Third International Conference on Spoken Language Processing (ICSLP 94)

Yokohama, Japan
September 18-22, 1994

Characteristics of Multi-Layer Perceptron Models in Enhancing Degraded Speech

T. T. Le (1), J. S. Mason (1), T. Kitamura (2)

(1) Dept. of Electrical & Electronic Eng., University College of Swansea, Swansea, UK (2) Dept. of Electrical & Computer Eng., Nagoya Institute of Technology, Nagoya, Japan

A multi-layer perceptron (MLP) acting directly in the time-domain is applied as a speech signal enhancer, and the performance examined in the context of three common classes of degradation, namely non-linear system degradation (introduced by a low-bit rate CELP coder), additive Gaussian white noise, and convolution by a linear system. The investigation focuses on two topics: (i) net topology, comparing single and multiple output structures, and (ii) the influence of non-linearities within the net.
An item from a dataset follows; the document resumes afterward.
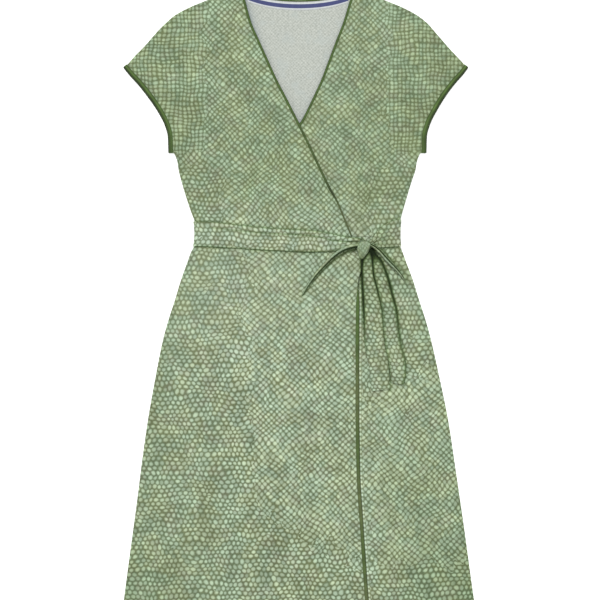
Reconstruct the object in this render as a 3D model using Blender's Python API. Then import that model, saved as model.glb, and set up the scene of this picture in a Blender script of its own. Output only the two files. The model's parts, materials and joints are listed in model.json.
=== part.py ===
"""Wrap dress with cap sleeves and a tie belt, laid flat on its back.

Axes: +X to the right of the laid garment, +Y towards the neck, +Z up, away
from the surface it lies on.  The origin is the middle of the garment's
outline, on that surface.  Every size below is in millimetres; build_mesh
turns them into metres.

The dress is a flattened tube.  From the surface upwards come the back of the
belt, the back panels, the under front, the over front, the front of the belt
and the bow.  Every panel is a wall of cloth, lofted through rows across the
garment; each row is worked out from the outline tables and the layer heights.
"""
import math

import bmesh
import bpy
import numpy as np
from mathutils import Vector

MM = 0.001

# ---------------------------------------------------------------- main sizes
HEM_Y = -526.7          # hem, below the middle of the garment
TOP_Y = 528.5           # neck points of the shoulders
SEAM_Y = 112.0          # waist seam, under the belt
CLOTH = 1.2             # wall of one layer of cloth
GAP = 0.3               # between pieces that meet
BELT = 1.6              # doubled belt cloth
BELT_CLEAR = 0.5        # belt round the side seams
BOUND = 1.7             # bound edge, binding over cloth
NECK_BIND_W = 3.4       # narrow neck bindings
SKIRT_BIND_W = 4.6      # binding down the skirt's free edge
ARM_BIND_W = 9.0        # armhole bindings
ARM_BIND_T = 1.4
TAPE_W = 12.5           # back neck tape
TAPE_T = 1.0
FRONT_Z = CLOTH + GAP           # underside of a front where it meets the back
OVER_STEP = CLOTH + 0.9         # how far the over front is lifted by the under front

# ------------------------------------------------------------ outline tables
# shoulder line, from the neck point to the tip of the cap sleeve
SHOULDER = [  # y, left x, right x
    (528.5, -101.0, 98.0),
    (510.0, -153.0, 142.6),
    (496.0, -186.6, 176.2),
    (483.0, -210.0, 199.8),
    (469.5, -225.3, 216.6),
    (456.0, -238.7, 228.3),
    (442.5, -250.5, 240.1),
    (429.0, -262.5, 251.8),
    (416.0, -275.5, 264.0),
    (402.0, -287.6, 277.0),
]
# outer edge of the armhole binding, from the sleeve tip to the underarm
ARMHOLE = [  # left x, left y, right x, right y
    (-295.0, 395.6, 284.0, 395.6),
    (-285.0, 383.2, 276.0, 384.7),
    (-269.0, 365.5, 264.6, 371.8),
    (-252.7, 344.5, 248.5, 351.0),
    (-236.5, 320.5, 232.3, 325.0),
    (-225.3, 298.0, 219.6, 299.4),
    (-220.6, 280.0, 214.7, 280.0),
    (-219.7, 253.5, 213.9, 253.5),
]
# side seams, from the underarm to the hem
SIDE = [  # y, left x, right x
    (252.0, -209.6, 202.9),
    (238.0, -204.5, 197.7),
    (224.0, -202.4, 195.4),
    (207.0, -198.2, 189.6),
    (174.0, -188.3, 179.6),
    (150.0, -180.0, 172.6),
    (138.0, -175.6, 169.6),
    (117.0, -174.1, 168.3),
    (96.0, -176.2, 169.6),
    (88.0, -180.6, 173.0),
    (70.0, -187.4, 179.6),
    (39.5, -198.4, 191.2),
    (6.0, -208.6, 201.6),
    (-28.0, -219.6, 212.6),
    (-61.0, -228.6, 221.6),
    (-128.0, -242.0, 236.6),
    (-196.0, -254.0, 250.4),
    (-263.0, -263.6, 260.6),
    (-330.0, -272.0, 270.4),
    (-397.0, -281.0, 280.0),
    (-464.0, -290.0, 289.0),
    (-528.5, -298.3, 298.3),
]
# crossing front edges, middle of their bindings; under front mirrors the over
# front below the crossing, where it is hidden
NECK = [  # y, over front x, under front x
    (528.5, -98.5, 95.5),
    (510.0, -93.2, 88.2),
    (472.0, -82.6, 76.4),
    (438.0, -67.8, 63.2),
    (408.0, -54.3, 52.0),
    (375.0, -39.3, 39.4),
    (340.0, -21.2, 23.2),
    (305.0, -3.5, 5.4),
    (277.0, 10.7, -15.8),
    (248.0, 24.4, -30.0),
    (222.0, 36.6, -42.0),
    (191.0, 52.0, -57.0),
    (172.0, 63.0, -68.0),
    (145.0, 74.4, -80.0),
    (112.0, 88.0, -93.0),
]
SKIRT_EDGE = [  # y, over skirt's free edge x, under skirt's hidden edge x
    (112.0, 104.0, -95.0),
    (90.0, 109.0, -96.0),
    (64.7, 108.2, -97.0),
    (48.0, 104.8, -98.0),
    (31.0, 101.1, -99.0),
    (6.0, 98.1, -100.0),
    (-100.0, 97.3, -102.0),
    (-162.0, 97.3, -103.0),
    (-281.0, 99.0, -104.5),
    (-390.0, 105.7, -106.0),
    (-498.0, 113.2, -107.0),
    (-528.5, 115.4, -107.5),
]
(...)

Experimental results confirm the importance of matching the enhancer to the class of degradation. In the case of the CELP coder the standard MLP with its inherently non-linear characteristics is consistently better than any equivalent linear structure. In contrast, when the degradation is from additive noise, a linear enhancer is always superior. Interestingly in both cases nets with multiple outputs give significantly better performance than single-output structures.